> _Dataset rows_:
***

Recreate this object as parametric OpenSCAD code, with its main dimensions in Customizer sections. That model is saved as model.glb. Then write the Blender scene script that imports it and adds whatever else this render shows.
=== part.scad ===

***

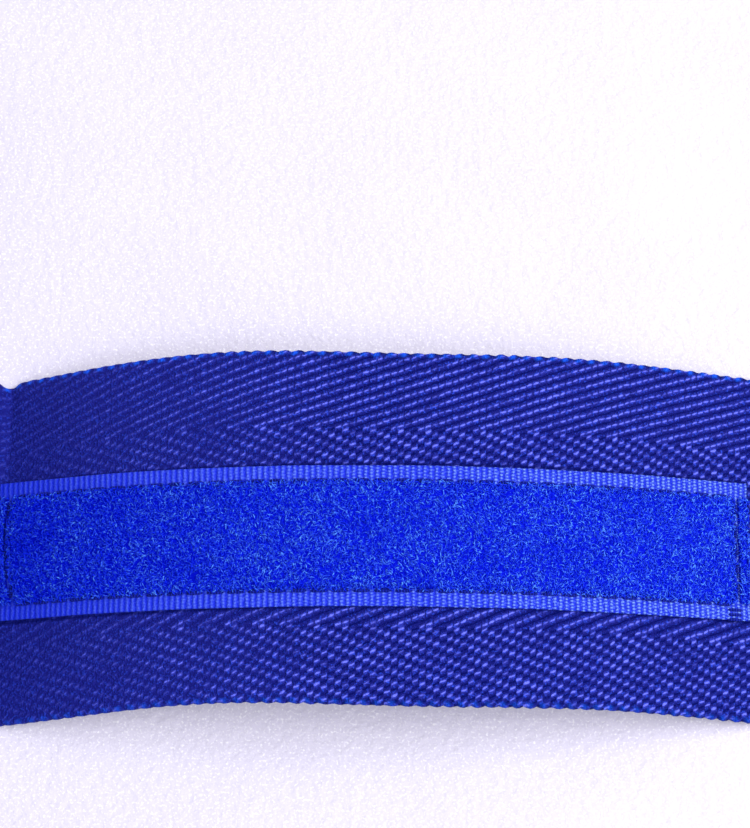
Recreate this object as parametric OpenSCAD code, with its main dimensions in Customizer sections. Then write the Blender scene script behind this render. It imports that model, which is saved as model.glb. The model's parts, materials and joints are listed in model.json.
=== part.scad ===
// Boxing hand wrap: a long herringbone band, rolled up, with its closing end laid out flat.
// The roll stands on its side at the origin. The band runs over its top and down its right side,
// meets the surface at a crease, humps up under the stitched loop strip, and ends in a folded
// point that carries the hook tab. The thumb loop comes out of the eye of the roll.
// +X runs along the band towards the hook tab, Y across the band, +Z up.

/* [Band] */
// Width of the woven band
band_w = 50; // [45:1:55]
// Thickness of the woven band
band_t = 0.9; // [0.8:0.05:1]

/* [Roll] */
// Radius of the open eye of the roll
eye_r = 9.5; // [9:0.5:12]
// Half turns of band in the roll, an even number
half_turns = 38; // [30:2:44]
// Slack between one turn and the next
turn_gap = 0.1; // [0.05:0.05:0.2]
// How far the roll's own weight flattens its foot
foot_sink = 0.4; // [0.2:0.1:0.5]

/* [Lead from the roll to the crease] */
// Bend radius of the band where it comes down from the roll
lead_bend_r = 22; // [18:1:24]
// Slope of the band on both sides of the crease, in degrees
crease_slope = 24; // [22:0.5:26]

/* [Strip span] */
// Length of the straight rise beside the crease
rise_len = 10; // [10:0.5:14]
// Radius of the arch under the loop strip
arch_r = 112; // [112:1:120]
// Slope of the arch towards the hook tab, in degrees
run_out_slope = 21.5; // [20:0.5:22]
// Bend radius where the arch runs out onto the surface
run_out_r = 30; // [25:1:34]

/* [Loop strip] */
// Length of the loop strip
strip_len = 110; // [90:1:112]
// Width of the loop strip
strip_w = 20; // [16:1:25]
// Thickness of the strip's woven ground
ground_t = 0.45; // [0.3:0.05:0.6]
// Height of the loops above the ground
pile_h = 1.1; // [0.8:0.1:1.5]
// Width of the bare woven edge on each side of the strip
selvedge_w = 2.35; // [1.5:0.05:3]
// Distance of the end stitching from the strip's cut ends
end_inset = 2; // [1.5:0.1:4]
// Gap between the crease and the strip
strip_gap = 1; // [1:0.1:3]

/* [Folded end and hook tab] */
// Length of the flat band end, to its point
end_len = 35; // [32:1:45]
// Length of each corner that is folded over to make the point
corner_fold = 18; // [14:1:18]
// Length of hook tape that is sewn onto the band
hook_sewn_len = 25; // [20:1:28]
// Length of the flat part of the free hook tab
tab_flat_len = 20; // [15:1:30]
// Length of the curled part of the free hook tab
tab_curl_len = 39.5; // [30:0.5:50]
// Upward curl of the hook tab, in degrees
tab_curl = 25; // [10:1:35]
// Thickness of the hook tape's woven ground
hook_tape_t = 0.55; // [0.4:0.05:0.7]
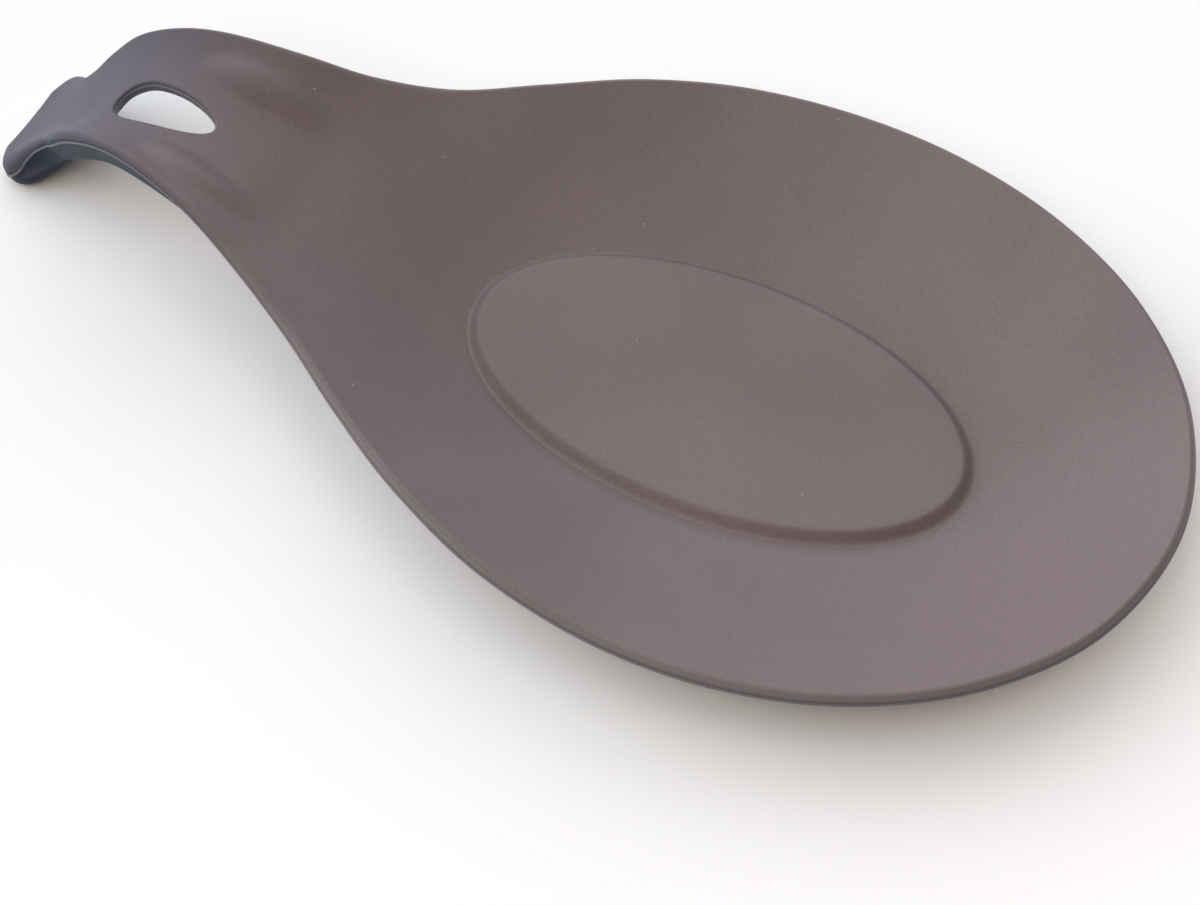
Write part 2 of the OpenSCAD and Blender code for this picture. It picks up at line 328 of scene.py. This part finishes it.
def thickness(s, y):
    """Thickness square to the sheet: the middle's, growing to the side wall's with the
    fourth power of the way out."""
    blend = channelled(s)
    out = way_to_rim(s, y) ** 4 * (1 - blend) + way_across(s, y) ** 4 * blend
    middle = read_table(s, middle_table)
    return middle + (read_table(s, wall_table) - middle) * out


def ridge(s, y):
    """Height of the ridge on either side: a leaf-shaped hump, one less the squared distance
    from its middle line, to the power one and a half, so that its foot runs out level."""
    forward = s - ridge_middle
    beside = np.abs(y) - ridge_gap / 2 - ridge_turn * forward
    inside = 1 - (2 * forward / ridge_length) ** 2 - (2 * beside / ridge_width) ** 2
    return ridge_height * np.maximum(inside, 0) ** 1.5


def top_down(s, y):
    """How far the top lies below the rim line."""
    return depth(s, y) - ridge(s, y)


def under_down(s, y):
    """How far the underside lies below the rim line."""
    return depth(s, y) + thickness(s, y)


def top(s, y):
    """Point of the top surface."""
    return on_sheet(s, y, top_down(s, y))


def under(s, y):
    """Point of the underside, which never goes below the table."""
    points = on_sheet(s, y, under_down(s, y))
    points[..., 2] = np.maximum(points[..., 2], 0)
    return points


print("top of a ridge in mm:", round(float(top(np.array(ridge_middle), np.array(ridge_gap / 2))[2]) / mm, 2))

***

> _Set exercise_:
Quote word for word every line from the one that has "Write part 2" through the one that has "return middle +".

> _Exercise output_:
Write part 2 of the OpenSCAD and Blender code for this picture. It picks up at line 328 of scene.py. This part finishes it.
def thickness(s, y):
    """Thickness square to the sheet: the middle's, growing to the side wall's with the
    fourth power of the way out."""
    blend = channelled(s)
    out = way_to_rim(s, y) ** 4 * (1 - blend) + way_across(s, y) ** 4 * blend
    middle = read_table(s, middle_table)
    return middle + (read_table(s, wall_table) - middle) * out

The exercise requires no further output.